▶ [Task brief]: Copy each line that holds "manifold".

(Data entries)
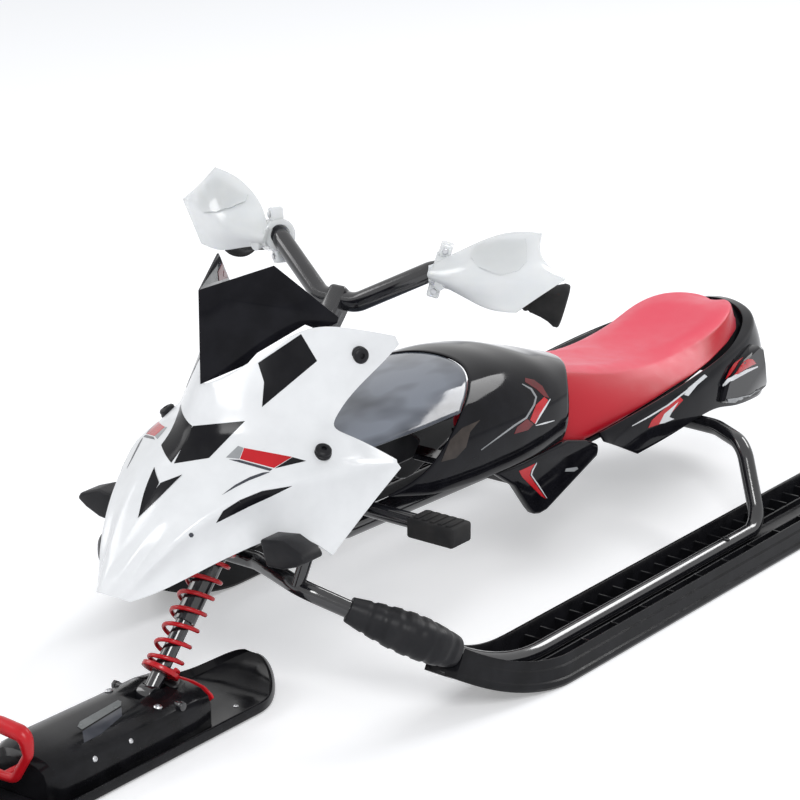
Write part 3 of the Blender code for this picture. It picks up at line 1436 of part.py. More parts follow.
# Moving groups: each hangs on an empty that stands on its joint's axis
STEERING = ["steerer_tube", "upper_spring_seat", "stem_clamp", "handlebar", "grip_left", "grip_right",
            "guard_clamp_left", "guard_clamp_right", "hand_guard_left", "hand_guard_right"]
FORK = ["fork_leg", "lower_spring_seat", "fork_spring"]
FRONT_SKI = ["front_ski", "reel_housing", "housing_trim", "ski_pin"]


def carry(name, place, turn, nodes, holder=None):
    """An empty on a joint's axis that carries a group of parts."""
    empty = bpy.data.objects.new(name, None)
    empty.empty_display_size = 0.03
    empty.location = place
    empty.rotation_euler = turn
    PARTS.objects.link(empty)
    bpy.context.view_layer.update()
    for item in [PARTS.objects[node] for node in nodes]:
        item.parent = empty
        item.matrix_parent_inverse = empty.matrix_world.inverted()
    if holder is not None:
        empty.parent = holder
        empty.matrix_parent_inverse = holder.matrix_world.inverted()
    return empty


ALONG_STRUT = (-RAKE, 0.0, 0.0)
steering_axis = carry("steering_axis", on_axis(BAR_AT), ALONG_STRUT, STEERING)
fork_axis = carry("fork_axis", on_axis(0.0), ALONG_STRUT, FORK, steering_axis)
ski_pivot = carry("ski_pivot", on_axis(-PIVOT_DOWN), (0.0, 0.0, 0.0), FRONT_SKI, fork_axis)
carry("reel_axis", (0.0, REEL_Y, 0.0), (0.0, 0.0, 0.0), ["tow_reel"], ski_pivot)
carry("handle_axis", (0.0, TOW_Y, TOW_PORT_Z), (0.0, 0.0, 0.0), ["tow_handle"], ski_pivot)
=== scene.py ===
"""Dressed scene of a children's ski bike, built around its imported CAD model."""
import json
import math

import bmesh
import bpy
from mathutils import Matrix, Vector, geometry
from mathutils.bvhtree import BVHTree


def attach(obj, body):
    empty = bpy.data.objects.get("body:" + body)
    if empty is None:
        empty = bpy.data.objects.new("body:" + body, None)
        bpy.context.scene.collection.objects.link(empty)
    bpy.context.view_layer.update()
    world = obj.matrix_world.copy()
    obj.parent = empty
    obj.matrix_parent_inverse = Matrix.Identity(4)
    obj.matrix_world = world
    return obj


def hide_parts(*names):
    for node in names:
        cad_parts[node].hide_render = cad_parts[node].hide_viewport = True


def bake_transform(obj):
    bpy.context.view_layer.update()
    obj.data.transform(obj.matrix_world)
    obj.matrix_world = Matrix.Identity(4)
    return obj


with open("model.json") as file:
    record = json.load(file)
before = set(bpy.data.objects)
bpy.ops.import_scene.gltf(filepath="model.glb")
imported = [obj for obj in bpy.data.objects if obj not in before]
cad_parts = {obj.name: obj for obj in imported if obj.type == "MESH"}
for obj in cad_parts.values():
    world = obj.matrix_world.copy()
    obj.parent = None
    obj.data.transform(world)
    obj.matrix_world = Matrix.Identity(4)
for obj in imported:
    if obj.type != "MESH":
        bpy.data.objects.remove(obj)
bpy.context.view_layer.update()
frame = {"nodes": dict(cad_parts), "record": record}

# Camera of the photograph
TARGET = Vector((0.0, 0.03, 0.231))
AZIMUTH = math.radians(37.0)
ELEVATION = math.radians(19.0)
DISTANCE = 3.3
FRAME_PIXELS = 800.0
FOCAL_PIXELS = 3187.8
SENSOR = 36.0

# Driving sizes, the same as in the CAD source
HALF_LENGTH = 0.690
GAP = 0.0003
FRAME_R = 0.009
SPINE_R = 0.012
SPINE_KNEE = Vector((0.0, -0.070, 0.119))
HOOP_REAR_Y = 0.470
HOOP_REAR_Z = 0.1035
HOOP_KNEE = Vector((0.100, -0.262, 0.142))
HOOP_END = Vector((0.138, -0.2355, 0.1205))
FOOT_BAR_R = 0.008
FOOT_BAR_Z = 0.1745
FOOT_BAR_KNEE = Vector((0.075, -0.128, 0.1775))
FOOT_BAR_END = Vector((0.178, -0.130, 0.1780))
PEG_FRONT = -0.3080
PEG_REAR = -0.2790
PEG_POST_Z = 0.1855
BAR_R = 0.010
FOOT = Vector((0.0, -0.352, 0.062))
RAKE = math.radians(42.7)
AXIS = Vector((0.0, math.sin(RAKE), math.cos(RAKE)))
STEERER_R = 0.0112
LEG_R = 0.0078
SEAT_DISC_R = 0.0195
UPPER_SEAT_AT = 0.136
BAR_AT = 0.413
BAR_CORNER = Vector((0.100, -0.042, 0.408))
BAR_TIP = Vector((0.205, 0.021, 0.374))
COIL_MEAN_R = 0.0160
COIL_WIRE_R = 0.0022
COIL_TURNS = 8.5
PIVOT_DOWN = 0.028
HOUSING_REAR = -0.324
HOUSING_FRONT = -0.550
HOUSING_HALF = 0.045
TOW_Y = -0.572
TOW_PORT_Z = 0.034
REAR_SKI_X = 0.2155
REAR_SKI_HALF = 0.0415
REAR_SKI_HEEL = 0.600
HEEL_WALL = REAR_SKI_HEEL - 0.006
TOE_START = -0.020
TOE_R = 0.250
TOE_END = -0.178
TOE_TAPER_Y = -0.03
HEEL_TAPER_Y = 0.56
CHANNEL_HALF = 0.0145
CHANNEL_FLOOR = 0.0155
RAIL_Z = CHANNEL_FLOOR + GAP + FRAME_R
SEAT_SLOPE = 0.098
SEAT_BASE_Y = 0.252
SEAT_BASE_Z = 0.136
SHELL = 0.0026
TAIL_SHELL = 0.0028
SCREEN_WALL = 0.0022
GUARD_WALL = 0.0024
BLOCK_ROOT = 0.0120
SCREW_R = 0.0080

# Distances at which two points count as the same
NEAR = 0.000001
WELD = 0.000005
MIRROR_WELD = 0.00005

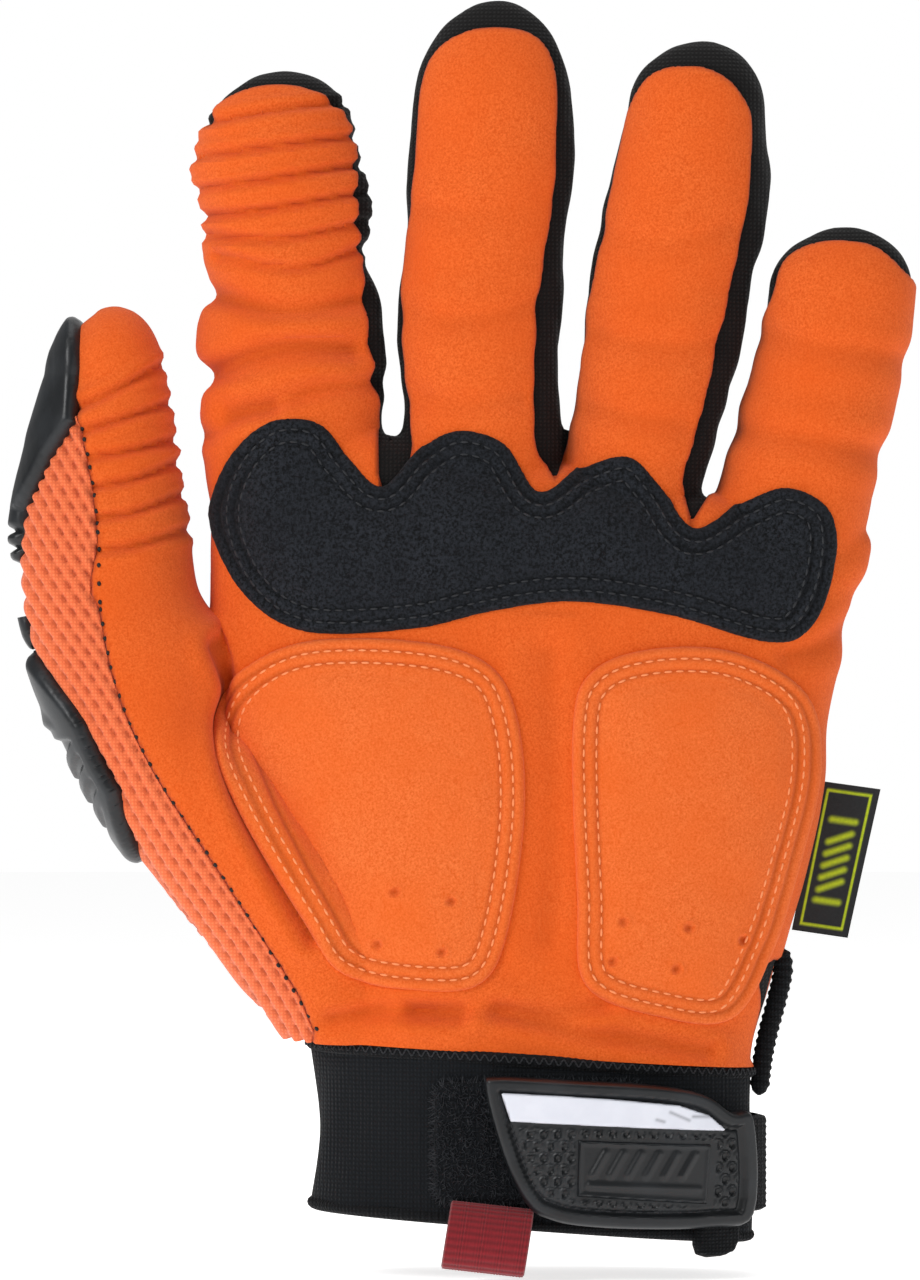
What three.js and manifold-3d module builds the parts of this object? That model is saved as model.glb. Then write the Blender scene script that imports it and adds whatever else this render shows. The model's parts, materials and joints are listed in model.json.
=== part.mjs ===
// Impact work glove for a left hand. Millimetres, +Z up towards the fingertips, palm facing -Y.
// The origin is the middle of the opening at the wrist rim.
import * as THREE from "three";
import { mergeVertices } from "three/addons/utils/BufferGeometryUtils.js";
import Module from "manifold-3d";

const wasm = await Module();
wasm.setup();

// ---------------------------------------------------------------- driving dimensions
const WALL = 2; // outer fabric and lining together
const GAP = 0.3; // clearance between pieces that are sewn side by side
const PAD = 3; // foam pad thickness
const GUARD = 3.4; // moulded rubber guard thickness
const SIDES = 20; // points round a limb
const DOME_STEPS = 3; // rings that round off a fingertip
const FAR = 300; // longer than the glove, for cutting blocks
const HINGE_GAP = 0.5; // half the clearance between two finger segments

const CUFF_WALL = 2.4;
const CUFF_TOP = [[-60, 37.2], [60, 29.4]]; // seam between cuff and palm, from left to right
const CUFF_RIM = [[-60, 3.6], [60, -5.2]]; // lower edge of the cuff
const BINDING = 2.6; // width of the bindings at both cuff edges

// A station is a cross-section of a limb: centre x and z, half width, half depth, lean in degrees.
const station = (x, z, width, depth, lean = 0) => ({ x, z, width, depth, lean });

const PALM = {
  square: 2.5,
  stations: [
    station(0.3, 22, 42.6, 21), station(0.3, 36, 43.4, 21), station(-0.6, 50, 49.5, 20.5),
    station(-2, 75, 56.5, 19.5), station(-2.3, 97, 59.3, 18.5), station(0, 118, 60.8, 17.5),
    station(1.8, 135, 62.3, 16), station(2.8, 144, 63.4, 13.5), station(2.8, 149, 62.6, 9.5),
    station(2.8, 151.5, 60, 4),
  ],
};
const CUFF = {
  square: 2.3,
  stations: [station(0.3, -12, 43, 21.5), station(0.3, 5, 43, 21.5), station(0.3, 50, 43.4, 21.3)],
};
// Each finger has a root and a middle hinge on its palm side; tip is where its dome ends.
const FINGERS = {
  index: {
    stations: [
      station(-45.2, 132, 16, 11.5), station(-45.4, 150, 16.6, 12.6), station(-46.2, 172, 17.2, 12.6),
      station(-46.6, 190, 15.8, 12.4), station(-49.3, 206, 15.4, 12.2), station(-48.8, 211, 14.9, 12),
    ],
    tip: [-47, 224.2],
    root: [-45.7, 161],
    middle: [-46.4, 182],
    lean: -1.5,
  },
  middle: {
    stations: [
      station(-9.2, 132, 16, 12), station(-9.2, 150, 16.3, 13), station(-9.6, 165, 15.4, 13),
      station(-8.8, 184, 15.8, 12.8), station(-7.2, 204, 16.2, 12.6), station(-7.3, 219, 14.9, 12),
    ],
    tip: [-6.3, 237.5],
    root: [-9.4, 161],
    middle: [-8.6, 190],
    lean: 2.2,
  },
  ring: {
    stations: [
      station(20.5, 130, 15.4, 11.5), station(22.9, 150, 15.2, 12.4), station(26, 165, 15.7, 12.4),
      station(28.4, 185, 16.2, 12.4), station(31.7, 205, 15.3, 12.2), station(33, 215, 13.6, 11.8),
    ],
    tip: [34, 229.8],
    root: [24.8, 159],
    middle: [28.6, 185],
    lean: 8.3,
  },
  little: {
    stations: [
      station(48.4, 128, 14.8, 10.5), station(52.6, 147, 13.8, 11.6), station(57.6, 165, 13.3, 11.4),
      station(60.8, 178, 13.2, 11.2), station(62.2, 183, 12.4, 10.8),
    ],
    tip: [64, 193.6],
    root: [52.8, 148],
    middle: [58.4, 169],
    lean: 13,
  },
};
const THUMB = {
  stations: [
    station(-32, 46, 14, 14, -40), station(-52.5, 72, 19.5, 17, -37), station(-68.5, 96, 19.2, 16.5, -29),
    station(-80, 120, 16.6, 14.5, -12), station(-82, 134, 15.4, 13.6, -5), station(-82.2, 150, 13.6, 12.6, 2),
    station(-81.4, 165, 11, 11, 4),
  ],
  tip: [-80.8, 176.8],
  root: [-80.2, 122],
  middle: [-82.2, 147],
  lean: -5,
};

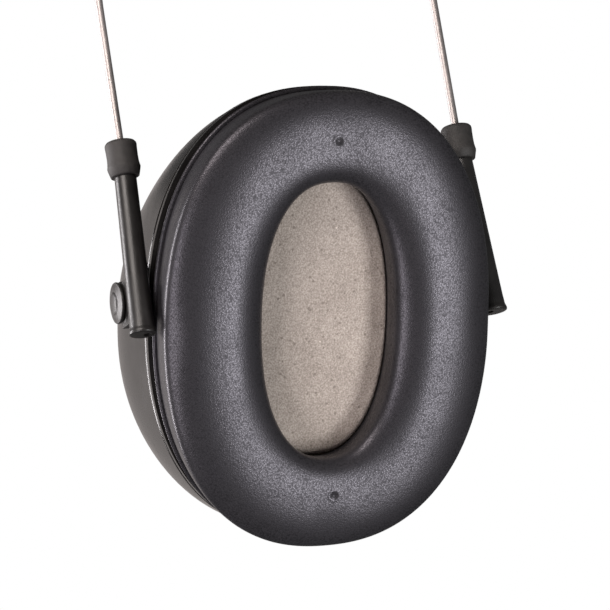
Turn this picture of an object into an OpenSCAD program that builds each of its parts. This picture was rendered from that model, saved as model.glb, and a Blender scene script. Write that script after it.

▶ [Solved exercise]:
What three.js and manifold-3d module builds the parts of this object? That model is saved as model.glb. Then write the Blender scene script that imports it and adds whatever else this render shows. The model's parts, materials and joints are listed in model.json.
import Module from "manifold-3d";